I had to turn the TV off when we got to the human interest story. A barely coherent child talking about some adventure that the family's golden retriever played a part in. Hard to distinguish what the story was between giggles and childish muttering.
I was going to watch The Simpsons instead but couldn't stomach all the ads in between ...
That was my rant, this morning!
I was thinking the same thing the other night when both channels screened lengthy news pieces about the marital infidelities, or not, of a football player on the other side of the world. Just how is this relevant again? I suspect it’s more to do with the amount of footage the networks get from Britain than with relative news value.
The violence on TV survey had y’all going.
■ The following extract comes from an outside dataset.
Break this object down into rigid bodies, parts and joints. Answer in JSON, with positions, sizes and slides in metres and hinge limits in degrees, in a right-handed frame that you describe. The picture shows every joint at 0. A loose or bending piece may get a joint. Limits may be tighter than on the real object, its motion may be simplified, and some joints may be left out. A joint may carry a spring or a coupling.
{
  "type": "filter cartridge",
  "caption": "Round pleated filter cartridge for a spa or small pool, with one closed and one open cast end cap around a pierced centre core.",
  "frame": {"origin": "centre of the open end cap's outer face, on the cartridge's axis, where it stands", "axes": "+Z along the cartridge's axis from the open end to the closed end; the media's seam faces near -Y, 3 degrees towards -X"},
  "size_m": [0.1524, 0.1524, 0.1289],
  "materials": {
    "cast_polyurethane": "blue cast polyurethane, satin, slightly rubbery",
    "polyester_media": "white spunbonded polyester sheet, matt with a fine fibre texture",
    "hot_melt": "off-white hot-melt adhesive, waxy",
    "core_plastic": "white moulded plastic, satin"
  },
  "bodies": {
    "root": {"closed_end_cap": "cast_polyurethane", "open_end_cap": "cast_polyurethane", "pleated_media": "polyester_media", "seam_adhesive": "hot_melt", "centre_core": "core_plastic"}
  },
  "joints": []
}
Kyle Matthews writes:
A few years ago -- quite a few even -- I did some research work for the NZ police into violence in the Wellington region. The police were looking for an answer that said ‘less alcohol, bars closing earlier, less licenses’ etc.
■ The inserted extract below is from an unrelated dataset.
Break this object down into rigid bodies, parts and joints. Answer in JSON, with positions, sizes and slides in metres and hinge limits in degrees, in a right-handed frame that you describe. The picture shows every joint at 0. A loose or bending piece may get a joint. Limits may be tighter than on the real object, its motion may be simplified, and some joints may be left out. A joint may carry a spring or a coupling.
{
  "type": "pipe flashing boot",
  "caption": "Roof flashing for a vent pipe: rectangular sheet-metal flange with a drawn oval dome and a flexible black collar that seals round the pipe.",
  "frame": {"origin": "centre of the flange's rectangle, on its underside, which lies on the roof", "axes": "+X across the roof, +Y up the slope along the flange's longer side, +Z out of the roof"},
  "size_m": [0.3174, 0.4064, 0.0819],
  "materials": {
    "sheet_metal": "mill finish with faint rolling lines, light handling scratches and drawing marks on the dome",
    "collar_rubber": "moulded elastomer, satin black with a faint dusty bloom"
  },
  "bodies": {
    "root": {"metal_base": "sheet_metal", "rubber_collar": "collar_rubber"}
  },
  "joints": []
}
One of the questions that I found myself looking at as I did the research was what made people violent. Specifically, why do thousands of people go out and get drunk regularly, and not end up in a violent situation, and why do some people, when drunk, commonly end up either assaulted or assaulting. Clearly there’s nothing inherent to alcohol which causes violence, or everyone that drunk would be violent. I found it difficult to provide the answer that the police wanted, even though most violence is committed under the influence of alcohol.
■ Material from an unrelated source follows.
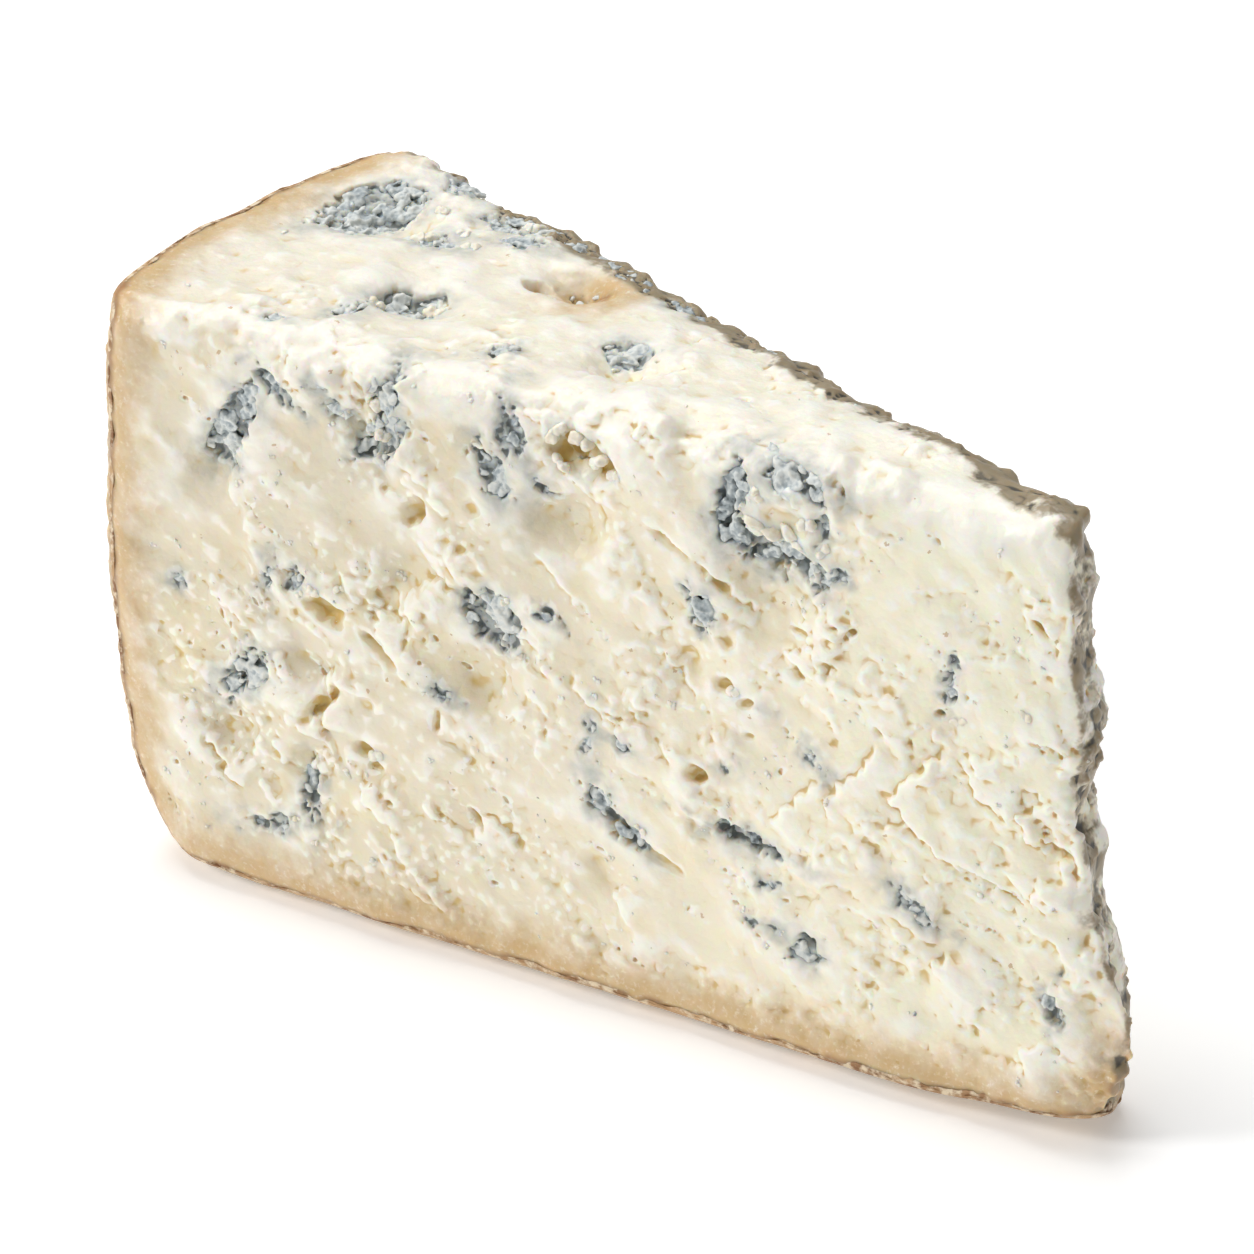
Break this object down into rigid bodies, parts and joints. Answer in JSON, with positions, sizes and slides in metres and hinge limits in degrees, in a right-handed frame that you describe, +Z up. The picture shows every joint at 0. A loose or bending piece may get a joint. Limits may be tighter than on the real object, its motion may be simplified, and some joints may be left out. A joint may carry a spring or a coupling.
{
  "type": "gorgonzola cheese wedge",
  "caption": "Wedge of blue-veined soft cheese cut from half a wheel, with rind underneath and on its curved outer side, standing on its rind.",
  "frame": {"origin": "bottom centre of the wedge's box, on the table under it", "axes": "+X along the front cut face from the rind to the tip, +Y from the front cut face to the back one, +Z up"},
  "size_m": [0.1568, 0.069, 0.0865],
  "materials": {
    "paste": "damp pale cream paste with blue-grey mould pockets and a thin tan rind"
  },
  "bodies": {
    "root": {"cheese_wedge": "paste"}
  },
  "joints": []
}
However we also know that our society can make proven links between those people abused when they were young becoming abusers when they are adults.
One of your writers said that they had watched many violent cartoons as a child and they weren't violent. That's great. And indeed, maybe there is no link between seeing violence as a child and being violent -- either as a child, or later in life.
However we don't make laws for non-violent, caring, sharing people who would never hurt another person. If we only made laws for those people there wouldn’t be laws against rape and murder and those sorts of things. Laws are made for the small proportion of society that do anti-social behaviour.
Maybe there isn’t a link between violent TV (or music, a la Marilyn Manson) and violent behaviour. If there is a link however, which we can prove, then I don't think the argument that ‘I went through that situation and I am fine’ is valid, even if it’s for 90 per cent of people. We make laws for the other 10 per cent, and if we can change our society, particularly the way we raise children to make those 10 per cent turn out better as adults, then that’s something that surely we should look at?
In the paraphrased words of a famous equestrian, it’s a curly one. Can we argue for censorship when a small portion of society who may have been affected by a whole range of events and/or abuses is violent? If there was no violence on TV would there be no societal violence? Should the warnings before violent shows be extended to read “we advise discretion especially if you were abused as a child or are living with violence on a day-to-day basis”?
The lovely Andrew writes,
As a 32-year-old news and current affairs glutton I found Flipside to be a great source of topical info delivered intelligently, irreverently and, I suspect, most importantly for the demographic I assume they were pursuing, honestly.
Comparing the fantastic on-screen presence of Evie and Mike with the bumbling goons on the patronisingly vapid Headliners, and the duo on One’s other late bulletin, makes one wonder why the Flipside team are being shafted. Too successful? I hardly think that their audience is going to return to the lonely Judy Bailey.
Flipside was a valuable source of news, social issues and artistic goings on (bands, theatre and so forth) that is simply not present on our Charter broadcaster. They were even scheduling some one-off docos I believe, made, God forbid, for people who have no desire to watch some of the tepid DNZ ones.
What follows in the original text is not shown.